- Developer: Basis Applied Technology
- Publisher: The Learning Company
- Series: Cyberchase
- Platforms: Windows macOS
- Release: 2003
- Genre: Edutainment

= Cyberchase: Castleblanca Quest =

2003 educational video game

Cyberchase: Castleblanca Quest is a computer game developed by Canadian studio Basis Applied Technology and published by The Learning Company and based on the Cyberchase edutainment TV series. The game was released in 2003.

==Summary==
The game's features include: eight activities, video footage and full screen animation, a "tracking feature" that lets parents monitor progress, adventure and practice modes, and three levels of difficulty.

==Critical reception==
USA Today wrote "Cyberchase Castleblanca Quest isn't nearly as good as Cyberchase Carnival Chaos", adding "The story line in Cyberchase Castleblanca Quest is difficult to follow.
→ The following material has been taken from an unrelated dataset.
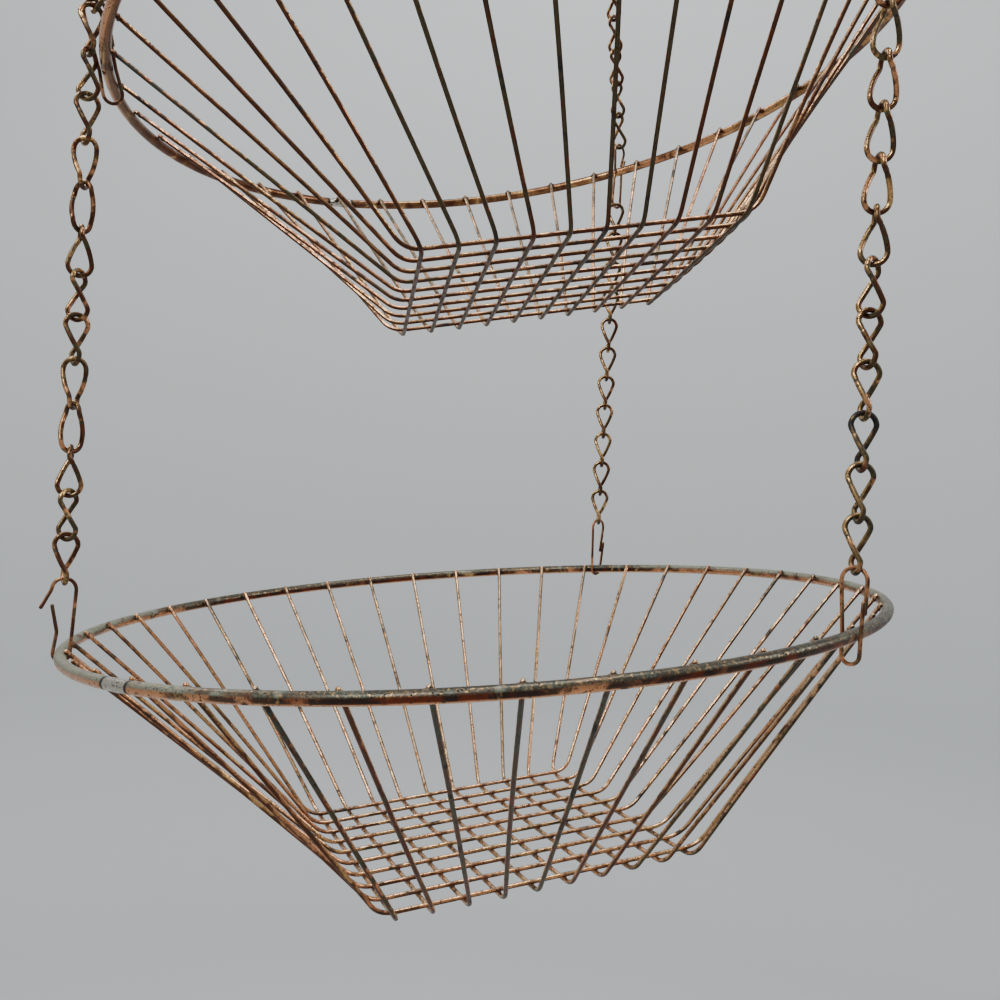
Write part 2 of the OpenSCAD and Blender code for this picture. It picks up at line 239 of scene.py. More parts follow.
class Layout:
    """Where every piece lies, worked out from the sizes and from the two rims of the frame."""

    def __init__(self, scene):
        self.basket, self.chain, self.hook = scene.basket_sizes, scene.chain_sizes, scene.hook_sizes
        self.ring, self.posture = scene.ring_sizes, scene.basket_posture
        chain, hook, posture = self.chain, self.hook, self.posture
        self.link_seat = chain.wire + chain.play
        self.hook_play = (hook.wire + chain.play) / 2
        self.rim_seat = (self.basket.rim_rod + hook.wire) / 2 + hook.gap
        self.chain_at = (posture.left_at, posture.right_at, posture.back_at)
        self.counts = (chain.left, chain.right, chain.back)
        self.lower = tilted(
            middle_of("lower_rim"), math.tan(posture.tilt_x), math.tan(posture.tilt_y), 0
        )
        self.place_chains()
        self.place_upper_basket()
        self.place_upper_hooks()
        self.place_runs()

    def on_rim(self, basket, at):
        return basket @ (self.basket.rim_r * Vector((math.cos(at), math.sin(at), 0)))

    def place_chains(self):
        """Plumb chains between the baskets, from the hooks on the lower rim up."""
        hook = self.hook
        self.lower_span = hook.lower - hook.wire
        full = self.lower_span - self.rim_seat
        self.lower_tops = (full, hook.caught, full)
        self.lower_seats = [self.on_rim(self.lower, at) for at in self.chain_at]
        self.feet = [
            seat + (top - self.hook_play) * UP
            for seat, top in zip(self.lower_seats, self.lower_tops)
        ]
        self.heads = [
            foot + count * self.chain.pitch * UP for foot, count in zip(self.feet, self.counts)
        ]

    def place_upper_basket(self):
        """Upper basket in the plane through the three heights at which its hooks hold it."""
        lifts = (-self.hook.upper_seat, self.hook.upper_seat, self.hook.upper_seat)
        held = [head + lift * UP for head, lift in zip(self.heads, lifts)]
        normal = (held[RIGHT] - held[LEFT]).cross(held[BACK] - held[LEFT])
        self.upper = tilted(
            middle_of("upper_rim"), -normal.x / normal.z, -normal.y / normal.z,
            self.posture.upper_turn,
        )
        steps = (self.hook.left_step, 0, 0)
        self.upper_seats = []
        for point, step in zip(held, steps):
            inside = self.upper.inverted() @ point
            self.upper_seats.append(
                self.on_rim(self.upper, math.atan2(inside.y, inside.x) + step)
            )

    def place_upper_hooks(self):
        """The left hook rides over its chain's first link, and the others carry a link."""
        hook = self.hook
        ride_over = self.link_seat / 2 + (self.chain.wire + hook.wire) / 2 + self.chain.play
        self.upper_span = hook.upper - hook.wire
        self.upper_ups, self.upper_tops = [], []
        for side, (head, seat) in enumerate(zip(self.heads, self.upper_seats)):
            if side == LEFT:
                up = head + ride_over * UP - seat
                self.upper_tops.append(up.length)
            else:
                up = seat - (head - self.hook_play * UP)
                self.upper_tops.append(self.upper_span - up.length)
            self.upper_ups.append(up.normalized())

    def place_runs(self):
        """Slanted runs of chain from the upper hooks to the gather link's bar."""
        ring, chain = self.ring, self.chain
        grip = (ring.ring_wire + ring.bar_wire) / 2 + chain.play
        self.ring_middle = -(ring.ring_r - ring.ring_wire / 2) * UP
        self.bow_middle = self.ring_middle - (ring.bar_half - grip + ring.ring_r) * UP
        self.bar_middle = self.bow_middle - ring.bar_leg * UP
        self.run_feet, self.run_heads = [], []
        for side, step in enumerate((0, -1, 1)):
            place = self.bar_middle + Vector((0, step * ring.bar_step, 0))
            if side == LEFT:
                reach = chain.bow - self.link_seat / 2
                middle = self.heads[side] - reach * UP
            else:
                reach = self.hook.bow - self.hook_play
                middle = (
                    self.upper_seats[side]
                    + (self.upper_tops[side] - self.hook.bow) * self.upper_ups[side]
                )
            along = (place - middle).normalized()
            self.run_feet.append(middle + reach * along)
            self.run_heads.append(place + (ring.bar_wire + chain.play) / 2 * along)

    def link_turn(self, side, j):
        """Turn of a link between the baskets, counted from the chain's top."""
        chain = self.chain
        if side == LEFT:
            return chain.first + chain.twist * (min(abs(j - 1), 2) + max(0, j - 3.3))
        if side == RIGHT:
            return chain.front + math.radians(90) * (1 - min(1, max(0, (j - 5.5) / 3)))
        return chain.front

    def run_turn(self, side):
        """Turn that a slanted run makes from the bar to its last link."""
        if side == LEFT:
            return self.link_turn(LEFT, 0)
        if side == RIGHT:
            return self.posture.right_at - math.radians(360)
        return self.posture.back_at + self.hook.back_up


def new_shape():
    """Empty bmesh with a tone, the same all over a wire, and a weld mark, which fades out."""
    bm = bmesh.new()
    bm.verts.layers.float.new("tone")
    bm.verts.layers.float.new("weld")
    return bm


def mark(bm, verts, tone, weld):
    tones, welds = bm.verts.layers.float["tone"], bm.verts.layers.float["weld"]
    for vert in verts:
        vert[tones] = tone
        vert[welds] = weld


def frames_along(path, closed):
    """A frame at each point of a path, with +Z along it, turned as little as possible."""
    count = len(path)
    if closed:
        tangents = [(path[(k + 1) % count] - path[k - 1]).normalized() for k in range(count)]
    else:
        tangents = [
            (path[min(k + 1, count - 1)] - path[max(k - 1, 0)]).normalized()
            for k in range(count)
        ]
    across = [tangents[0].orthogonal().normalized()]
    for before, after in zip(tangents, tangents[1:]):
        turned = before.rotation_difference(after) @ across[-1]
        across.append((turned - turned.project(after)).normalized())
    slip = 0
    if closed:
        last = tangents[-1].rotation_difference(tangents[0]) @ across[-1]
        slip = math.atan2(last.cross(across[0]).dot(tangents[0]), last.dot(across[0]))
    frames = []
    for k, (point, along, side) in enumerate(zip(path, tangents, across)):
        side = Quaternion(along, slip * k / count) @ side
        turn = Matrix((side, along.cross(side), along)).transposed().to_4x4()
        frames.append(Matrix.Translation(point) @ turn)
    return frames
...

It is presented in a very grainy video that is too brief". Common Sense Media gave the game a rating of 2/5 stars, writing "Parents need to know that a hard-to-follow storyline and inadequate directions make this software difficult to play". Techwithkids gave the game 3/5 stars, writing "If you have Cyberchase fans, play Cyberchase Carnival Chaos and skip this one".